Bollinger requested coverage for the government's lawsuit from its general maritime liability insurer XL Specialty Insurance Company and excess insurer Continental Insurance Company. XL responded with a reservation of rights letter and Bollinger continued to fund its own defense.
The policyholder then filed suit against both insurers alleging bad faith and breach of contract. A federal court judge in Louisiana granted summary judgment in favor of the insurers, and Bollinger appealed to the Fifth Circuit Court of Appeals.
XL proffered several exclusions that it argued applied to preclude coverage for the government's suit against Bollinger.

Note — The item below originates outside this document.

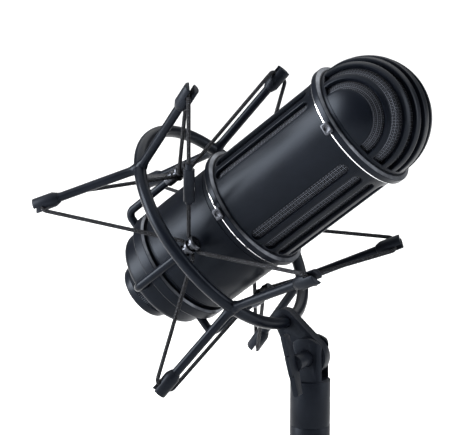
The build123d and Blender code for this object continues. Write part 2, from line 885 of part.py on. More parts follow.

The federal appellate panel found two of the exclusions prevented coverage: one for failures of predetermined level of fitness and a second prohibiting coverage for unfair or deceptive trade practices.
Exclusion 28 of the policy stated that coverage "shall not apply to … [t]he failure of your products to meet any predetermined level of fitness or performance and/or guarantee of such fitness or level of performance and/or any consequential loss arising therefrom."
Bollinger told the court that the exclusion was inapplicable because the government was seeking damages for the entire value of the vessels and not just the work product for which the shipbuilder was responsible. "This argument cannot succeed," the three-judge panel wrote. "Exclusion 28, by its own terms, exempts claims for damage not only to the insured's work product but also to things other than the insured's product."
The shipbuilder also contended that the underlying suit did not actually allege a failure to meet a predetermined level of fitness. Again, the court rejected the insured's argument. The underlying complaint pled that "Bollinger … was responsible for the … performance requirements" of the modified boats, the Fifth Circuit said, and referenced specific requirements such as "the required section modulus," a requirement to comply with American Bureau of Shipping standards, and a requirement to provide a hull strength analysis.
"[T]he complaint lays out straightforwardly that Bollinger failed to meet a requirement that the parties together determined in advance," the court said. "The [contract] required the vendor to submit a hull strength analysis, which states the required longitudinal strength that Bollinger's work failed to meet."
Exclusion 28 foreclosed coverage for the unjust enrichment and fraudulent misrepresentation claims, the court said. Turning to Exclusion 32, the panel found it precluded coverage for the remaining counts under the FCA and common-law fraud.
Absolving XL from coverage, Exclusion 32 stated: "e. Actual or alleged liability arising out of or incidental to any alleged violation(s) of any federal or state law regulating, controlling, and governing antitrust or the prohibition of monopolies, activities in restraint of trade, unfair methods of competition or deceptive acts and practices in trade and commerce, including, without limitation, the Sherman Act, the Clayton Act, the Robinson-Patman Act, the Federal Trade Commission Act and the Hart-Scott-Rodino Antitrust Improvements Act; or f. Actual or alleged liability arising out of or contributed by [Bollinger's] dishonesty or infidelity."
Although the shipbuilder conceded at the district court level that Exclusion 32 eliminated coverage, it changed position to qualify that provision "may" exempt the underlying claims. "Of course it does," the panel wrote. "[T]he FCA claims clearly fall under Exclusion 32.e. It is irrelevant that the FCA is not listed among the statutes excluded, since the FCA is a 'federal law … regulating … deceptive acts and practices in trade and commerce[.]'" Further, "the alleged FCA violation need not itself be 'deceptive.' The plain language of Exclusion 32.e embraces laws that regulate deceptive acts, not allegations of deceptive acts."
As for Continental, the panel affirmed summary judgment in the excess carrier's favor, as the policy provided coverage only for property damage and personal injury—not payment for false claims made to the government, as requested in the underlying FCA suit.